WHAT THE EXERCISE ASKS: In the entries below, find the lines with the word "data" and copy them.
----
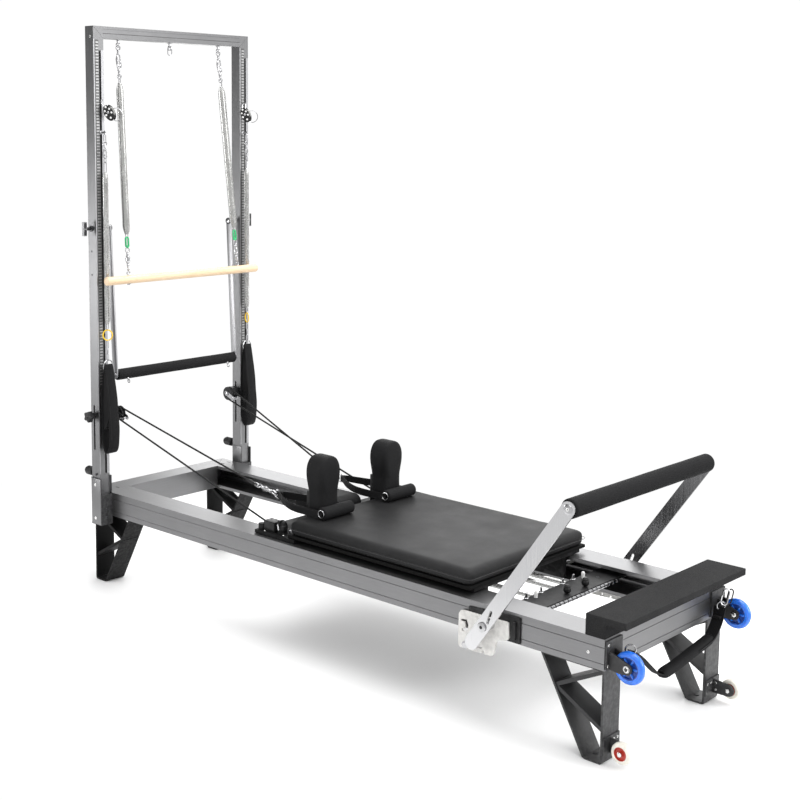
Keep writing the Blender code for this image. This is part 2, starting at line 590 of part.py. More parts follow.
def footbar_bracket(name, s):
    plate = [(0.6915, 0.338), (0.6985, 0.342), (0.8800, 0.3595), (0.8870, 0.3530), (0.8870, 0.2900), (0.8820, 0.2840), (0.8560, 0.2740), (0.8460, 0.2420), (0.8380, 0.2360), (0.7700, 0.2300), (0.7600, 0.2440), (0.7050, 0.2500), (0.6960, 0.2580)]
    a, b = sorted((s * BRACKET_Y0, s * BRACKET_Y1))
    obj = prism(name, plate, "y", a, b, "steel")
    back = [(0.715, 0.290), (0.715, 0.374), (0.905, 0.374), (0.905, 0.290)]
    a, b = sorted((s * (FRAME_HALF_W + GAP), s * (BRACKET_Y0 + 0.001)))
    join(obj, prism("back", back, "y", a, b, "black_metal"))
    join(obj, rod("pin", (PIVOT_X, s * (BRACKET_Y1 - 0.002), PIVOT_Z), (PIVOT_X, s * 0.4030, PIVOT_Z), 0.0100, "steel", 16))
    join(obj, rod("spacer", (PIVOT_X, s * (BRACKET_Y1 - 0.001), PIVOT_Z), (PIVOT_X, s * (ARM_Y0 - GAP), PIVOT_Z), 0.0165, "steel", 16))
    join(obj, rod("head", (PIVOT_X, s * (ARM_Y1 + GAP), PIVOT_Z), (PIVOT_X, s * 0.4045, PIVOT_Z), 0.0150, "steel", 16))
    join(obj, rod("plunger", (0.7270, s * (BRACKET_Y1 - 0.002), 0.2640), (0.7270, s * 0.3780, 0.2640), 0.0120, "steel", 12))
    a, b = sorted((s * (BRACKET_Y0 - 0.004), s * (BRACKET_Y1 + 0.004)))
    cut(obj, prism("window", [(0.7005, 0.3200), (0.7120, 0.3200), (0.7120, 0.2880), (0.7005, 0.2880)], "y", a, b, "steel"))
    return obj


footbar_bracket("footbar_bracket_near", -1)
footbar_bracket("footbar_bracket_far", 1)

# ---- standing platform, wheels and carry strap --------------------------------------
outline = [(PLATFORM_X0, RAIL_TOP + GAP), (PLATFORM_STEP, RAIL_TOP + GAP), (PLATFORM_STEP, PLATFORM_LIP), (PLATFORM_X1, PLATFORM_LIP), (PLATFORM_X1, PLATFORM_Z1), (PLATFORM_X0, PLATFORM_Z1)]
prism("standing_platform", outline, "y", -PLATFORM_HALF_W, PLATFORM_HALF_W, "leatherette")

STRAP_X, STRAP_Z, STRAP_Y = 1.2400, 0.3340, 0.2580


def corner_bracket(name, s):
    a, b = sorted((s * 0.2600, s * 0.3430))
    obj = box(name, (FRAME_HALF_L + GAP, a, 0.2900), (FRAME_HALF_L + 0.0060, b, 0.3740), "black_metal")
    for y0, y1 in ((BLUE_Y + BLUE_W / 2 + 0.0020, BLUE_Y + BLUE_W / 2 + 0.0070), (BLUE_Y - BLUE_W / 2 - 0.0070, BLUE_Y - BLUE_W / 2 - 0.0020)):
        lug = [(FRAME_HALF_L + 0.004, 0.2905), (FRAME_HALF_L + 0.004, 0.345)] + arc(BLUE_X, BLUE_Z, 0.0170, 70, -90, 7) + [(1.245, 0.286)]
        a, b = sorted((s * y0, s * y1))
        join(obj, prism("lug", lug[::-1], "y", a, b, "black_metal"))
    join(obj, rod("axle", (BLUE_X, s * (BLUE_Y - BLUE_W / 2 - 0.009), BLUE_Z), (BLUE_X, s * (BLUE_Y + BLUE_W / 2 + 0.0110), BLUE_Z), 0.0055, "steel", 12))
    join(obj, rod("strap_pin", (STRAP_X, s * (STRAP_Y + 0.0045), STRAP_Z), (STRAP_X, s * 0.2990, STRAP_Z), 0.0040, "steel", 8))
    return obj


def caster_bracket(name, s):
    a, b = sorted((s * 0.2525, s * 0.3370))
    obj = box(name, (LEG_OUT_X + GAP, a, 0.0280), (LEG_OUT_X + 0.0045, b, 0.0800), "black_metal")
    tongue = [(LEG_OUT_X + 0.001, 0.0300), (LEG_OUT_X + 0.001, 0.0760)] + arc(SMALL_X, SMALL_Z, 0.0200, 90, -90, 7)
    a, b = sorted((s * 0.2990, s * 0.3035))
    join(obj, prism("tongue", tongue[::-1], "y", a, b, "black_metal"))
    join(obj, rod("axle", (SMALL_X, s * 0.2960, SMALL_Z), (SMALL_X, s * (SMALL_Y + SMALL_W / 2 + 0.0035), SMALL_Z), 0.0040, "steel", 12))
    return obj


for side, s in (("near", -1), ("far", 1)):
    corner_bracket("corner_bracket_" + side, s)
    caster_bracket("caster_bracket_" + side, s)
    h = BLUE_W / 2
    wheel = turned("blue_wheel_" + side, [(0.0058, -h), (0.034, -h), (0.043, -h * 0.92), (0.0475, -h * 0.55), (BLUE_R, 0), (0.0475, h * 0.55), (0.043, h * 0.92), (0.034, h), (0.0058, h), (0.0058, -h)],
                   (0, 1, 0), (BLUE_X, s * BLUE_Y, BLUE_Z), "blue", 28)
    pivot_at(wheel, (BLUE_X, s * BLUE_Y, BLUE_Z))
    h = SMALL_W / 2
    wheel = turned("small_wheel_" + side, [(0.0043, -h), (0.027, -h), (SMALL_R - 0.001, -h * 0.6), (SMALL_R, 0), (SMALL_R - 0.001, h * 0.6), (0.027, h), (0.0043, h), (0.0043, -h)],
                   (0, 1, 0), (SMALL_X, s * SMALL_Y, SMALL_Z), "white", 20)
    pivot_at(wheel, (SMALL_X, s * SMALL_Y, SMALL_Z))

# (across, height, half width, half thickness); the padded grip hangs towards one side
stations = [(-0.2605, 0.3340, 0.0130, 0.0020), (-0.2087, 0.3005, 0.0130, 0.0022), (-0.1546, 0.2546, 0.0140, 0.0024), (-0.1050, 0.2190, 0.0150, 0.0030), (-0.0860, 0.2128, 0.0165, 0.0150),
            (-0.0100, 0.2170, 0.0165, 0.0160), (0.0620, 0.2270, 0.0165, 0.0160), (0.1350, 0.2370, 0.0165, 0.0160), (0.1920, 0.2455, 0.0165, 0.0150), (0.2110, 0.2560, 0.0200, 0.0040), (0.2380, 0.2830, 0.0200, 0.0030), (0.2605, 0.3340, 0.0150, 0.0020)]
bands = []
for i, (y, z, wide, thick) in enumerate(stations):
    before, after = stations[max(0, i - 1)], stations[min(len(stations) - 1, i + 1)]
    run = Vector((0, after[0] - before[0], after[1] - before[1])).normalized()
    normal = Vector((0, -run.z, run.y))
    bands.append(((STRAP_X + 0.000, y, z), tuple(Vector((1, 0, 0)) * wide), tuple(normal * thick)))
strap = ribbon("carry_strap", bands, "webbing")
pivot_at(strap, (STRAP_X, 0, STRAP_Z))

# ---- spring bar and springs ---------------------------------------------------------
spring_bar = box("spring_bar", (PLATE_X0, -0.3340, PLATE_Z0), (PLATE_X1, 0.3340, PLATE_Z1), "black_metal")
join(spring_bar, rod("notched", (PLATE_X1 + 0.002, -0.230, PLATE_Z0 - 0.001), (PLATE_X1 + 0.002, 0.230, PLATE_Z0 - 0.001), 0.006, "steel", 8))
for x, y in ((0.850, -0.015), (0.852, 0.085)):
    join(spring_bar, turned("knob", [(0, 0), (0.004, 0), (0.004, 0.012), (0.0105, 0.016), (0.0105, 0.026), (0.006, 0.032), (0, 0.032)], (0, 0, 1), (x, y, PLATE_Z1 - 0.002), "plastic", 12))
for y in SPRING_YS:
    join(spring_bar, rod("hook", (PLATE_X0 + 0.004, y, PLATE_Z1 + 0.018), (PLATE_X0 + 0.004, y, SPRING_Z - 0.010), 0.0035, "steel", 8))

SPRING_X0, SPRING_X1 = 0.0705, PLATE_X0 + 0.004 - 0.0038
for number, y in enumerate(SPRING_YS, 1):
    length = SPRING_X1 - SPRING_X0
    spring = turned("carriage_spring_%d" % number, [(0, 0), (0.004, 0), (0.004, 0.02), (SPRING_R, 0.03), (SPRING_R, length - 0.025), (0.004, length - 0.012), (0.004, length), (0, length)],
                    (1, 0, 0), (SPRING_X0, y, SPRING_Z), "steel", 10)
    pivot_at(spring, (SPRING_X1, y, SPRING_Z))

# ---- carriage -----------------------------------------------------------------------
frame = box("carriage_frame", (-0.2750, -0.2900, 0.3835), (0.6900, 0.2900, 0.3945), "black_metal")
join(frame, box("head_plate", (-0.2760, -0.3250, 0.3816), (-0.0775, 0.3250, 0.3940), "black_metal"))
for s in (-1, 1):
    a, b = sorted((s * 0.2050, s * 0.2280))
    join(frame, box("beam", (-0.2500, a, 0.3100), (0.6800, b, 0.3850), "black_metal"))
    for x in WHEEL_XS:
        join(frame, rod("axle", (x, s * 0.2200, WHEEL_Z), (x, s * (WHEEL_Y + WHEEL_HALF + 0.0015), WHEEL_Z), 0.0055, "steel", 12))
join(frame, box("spring_anchor", (0.0500, -0.2100, 0.3140), (0.0702, 0.2100, 0.3850), "black_metal"))
for s in (-1, 1):
    a, b = sorted((s * (CLEAT_Y - 0.020), s * (CLEAT_Y + 0.020)))
    join(frame, box("cleat_block", (-0.2450, a, 0.3930), (-0.1900, b, 0.4300), "plastic"))
    join(frame, turned("end_knob", [(0, 0), (0.013, 0), (0.013, 0.022), (0, 0.022)], (0, 0, 1), (-0.2600, s * (CLEAT_Y + 0.014), 0.3930), "plastic", 12))
    join(frame, turned("cam", [(0, 0), (0.018, 0), (0.018, 0.030), (0.012, 0.044), (0, 0.044)], (0, 0, 1), (-0.1690, s * CLEAT_Y, 0.3930), "plastic", 12))
    join(frame, box("lever", (-0.1720, min(s * 0.288, s * 0.312), 0.4280), (-0.1640, max(s * 0.288, s * 0.312), 0.4420), "steel"))

for side, s in (("near", -1), ("far", 1)):
    for end, x in zip(("head", "foot"), WHEEL_XS):
        wheel = turned("carriage_wheel_%s_%s" % (end, side), [(0.0058, -WHEEL_HALF), (WHEEL_R, -WHEEL_HALF), (WHEEL_R, WHEEL_HALF), (0.0058, WHEEL_HALF), (0.0058, -WHEEL_HALF)],
                       (0, 1, 0), (x, s * WHEEL_Y, WHEEL_Z), "plastic", 20)
        pivot_at(wheel, (x, s * WHEEL_Y, WHEEL_Z))

box("carriage_pad", (PAD_X0, -PAD_Y, PAD_Z0), (PAD_X1, PAD_Y, PAD_Z1), "leatherette", 0.012, 2)

HEADREST_HINGE_X, HEADREST_HINGE_Z = -0.1700, 0.4380
outline = [(-0.3100, 0.4100), (-0.3060, 0.4060)] + arc(HEADREST_HINGE_X, HEADREST_HINGE_Z, 0.0320, -90, 90, 8) + [(-0.3000, 0.4700), (-0.3100, 0.4610)]
headrest = prism("headrest", outline, "y", -0.0980, 0.0980, "leatherette")
join(headrest, box("hinge_leaf", (-0.2700, -0.0700, 0.3948), (-0.1750, 0.0700, 0.4080), "black_metal"))
pivot_at(headrest, (HEADREST_HINGE_X, 0, HEADREST_HINGE_Z))

for side, s in (("near", -1), ("far", 1)):
    y = s * REST_Y
    outline = [(y - 0.044, 0.4583), (y + 0.044, 0.4583), (y + 0.046, 0.510), (y + 0.045, 0.545), (y + 0.051, 0.575)]
    outline += [(y + 0.054 * math.cos(math.radians(t)), 0.617 + 0.054 * math.sin(math.radians(t))) for t in range(-15, 196, 21)]
    outline += [(y - 0.051, 0.575), (y - 0.045, 0.545), (y - 0.046, 0.510)]
    rest = prism("shoulder_rest_" + side, outline, "x", REST_X0, REST_X1, "leatherette")
    soften(rest, 0.007, 1)
    join(rest, box("post", (REST_X0 - 0.014, y - 0.028, 0.3948), (REST_X0 + 0.002, y + 0.028, 0.535), "black_metal"))
    pivot_at(rest, (REST_X0 - 0.006, y, 0.3948))

GRIP2_X, GRIP2_R, GRIP2_HALF = -0.0250, 0.0225, 0.074
for side, s in (("near", -1), ("far", 1)):
    y = s * REST_Y
    z = PAD_Z1 + GAP + GRIP2_R
    loop = turned("hand_loop_" + side, [(0, -GRIP2_HALF), (GRIP2_R, -GRIP2_HALF), (GRIP2_R, GRIP2_HALF), (0, GRIP2_HALF)], (0, 1, 0), (GRIP2_X, y, z), "foam", 16)
    for t in (-1, 1):
        edge = y + t * 0.0640
        low, high = PAD_Z1 + 0.0010, PAD_Z1 + 0.0280
        mid, tall = (low + high) / 2, (high - low) / 2
        run = [((GRIP2_X, edge, mid), (0, 0, tall)), ((-0.060, edge, mid), (0, 0, tall)), ((-0.150, edge, mid), (0, 0, tall)), ((-0.195, edge, mid + 0.002), (0, 0, tall)), ((-0.296, y + t * 0.012, LOOP_END_Z), (0, 0, 0.012)), ((LOOP_END_X, y + t * 0.001, LOOP_END_Z), (0, 0, 0.011))]
        join(loop, ribbon("web", [(c, h, (0, 0.0016, 0)) for c, h in run], "webbing"))

# ---- the whole drawing is centred on its own length ----------------------------------
for obj in bpy.data.objects:
    obj.location.x -= CENTRE_X
bpy.context.view_layer.update()
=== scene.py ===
import math

import bmesh
import bpy
from mathutils import Matrix, Vector, noise


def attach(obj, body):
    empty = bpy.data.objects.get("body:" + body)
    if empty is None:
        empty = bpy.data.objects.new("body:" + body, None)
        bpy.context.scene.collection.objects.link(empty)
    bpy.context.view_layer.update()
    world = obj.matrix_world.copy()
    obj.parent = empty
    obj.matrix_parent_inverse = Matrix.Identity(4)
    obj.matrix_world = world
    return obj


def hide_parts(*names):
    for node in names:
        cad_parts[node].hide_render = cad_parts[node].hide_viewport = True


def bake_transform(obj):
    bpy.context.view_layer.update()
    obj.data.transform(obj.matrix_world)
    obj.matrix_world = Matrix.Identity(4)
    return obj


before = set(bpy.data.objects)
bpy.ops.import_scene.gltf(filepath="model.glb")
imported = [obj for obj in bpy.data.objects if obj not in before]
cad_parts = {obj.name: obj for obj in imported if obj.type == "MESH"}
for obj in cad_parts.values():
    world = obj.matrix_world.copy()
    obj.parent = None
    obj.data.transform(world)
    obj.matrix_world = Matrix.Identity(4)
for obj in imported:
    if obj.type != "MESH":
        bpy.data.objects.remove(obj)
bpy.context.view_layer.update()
scene = bpy.context.scene
scene.view_settings.view_transform = "Standard"
scene.view_settings.look = "None"
scene.view_settings.exposure = 0.0
scene.view_settings.gamma = 1.0

# The drawing's own x axis is shifted by this much to centre the row frame on the machine.
SHIFT = 0.05285
GAP = 0.0003

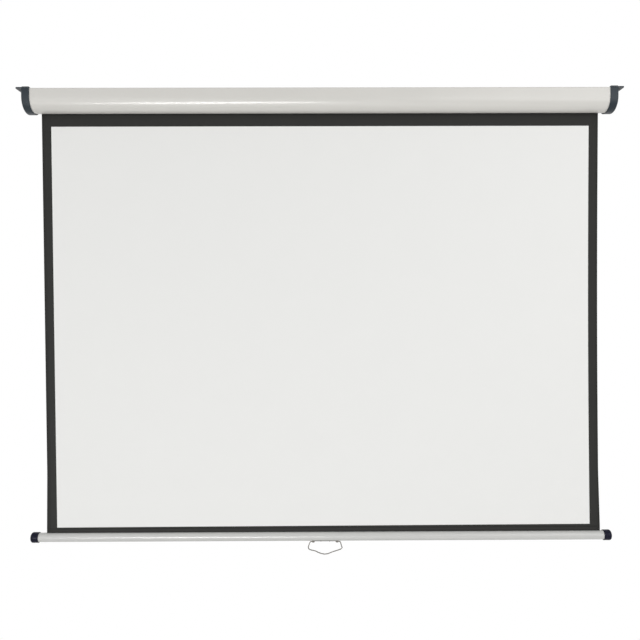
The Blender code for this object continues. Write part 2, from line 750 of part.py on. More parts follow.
def pawl_nose_offset():
    """From a pawl's pivot to its nose, so that the nose rides just clear of the ratchet disc."""
    reach = RATCHET_RADIUS + PAWL_RUNNING_GAP + PAWL_NOSE_RADIUS
    up = (reach ** 2 - PAWL_LENGTH ** 2 + PAWL_PIVOT_RADIUS ** 2) / (2 * PAWL_PIVOT_RADIUS)
    across = math.sqrt(reach ** 2 - up ** 2)
    return across, up - PAWL_PIVOT_RADIUS


def build_pawls():
    """Two pawls that hang on pins in the spring plug, half a turn apart."""
    across, up = pawl_nose_offset()
    lean = math.degrees(math.atan2(up, across))
    spread = math.degrees(math.asin((PAWL_EYE_RADIUS - PAWL_NOSE_RADIUS) / PAWL_LENGTH))
    face = PLUG_FACE + 2 * CLEARANCE
    for number, place in enumerate(pawl_pivots()):
        sign = 1 - 2 * number
        turn = 0.0 if number == 0 else 180.0
        nose = (sign * across, sign * up)
        outline = arc((0.0, 0.0), PAWL_EYE_RADIUS, turn + lean + 90 - spread, turn + lean + 270 + spread)
        outline += arc(nose, PAWL_NOSE_RADIUS, turn + lean - 90 + spread, turn + lean + 90 - spread)
        hole = circle((0.0, 0.0), PAWL_PIN_RADIUS + CLEARANCE)
        centre = (face + PAWL_THICKNESS / 2, place[0], place[1])
        pawl = plate("pawl_" + str(number + 1), [outline, hole], PAWL_THICKNESS, centre)
        finish(pawl, "zinc_steel")
        head = face + PAWL_THICKNESS + CLEARANCE
        shank = PAWL_PIN_SEAT + 3 * CLEARANCE + PAWL_THICKNESS
        profile = [
            (0.0, PAWL_PIN_HEAD),
            (PAWL_PIN_HEAD_RADIUS, PAWL_PIN_HEAD),
            (PAWL_PIN_HEAD_RADIUS, 0.0),
            (PAWL_PIN_RADIUS, 0.0),
            (PAWL_PIN_RADIUS, -shank),
            (0.0, -shank),
        ]
        pin_name = "pawl_pin_" + str(number + 1)
        pin = turned(pin_name, profile, (head, *place), LOCAL_Z_TO_X)
        finish(pin, "zinc_steel")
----
RESULT OF THE EXERCISE:
for obj in bpy.data.objects:
    empty = bpy.data.objects.get("body:" + body)
        empty = bpy.data.objects.new("body:" + body, None)
    obj.data.transform(obj.matrix_world)
before = set(bpy.data.objects)
imported = [obj for obj in bpy.data.objects if obj not in before]
    obj.data.transform(world)
        bpy.data.objects.remove(obj)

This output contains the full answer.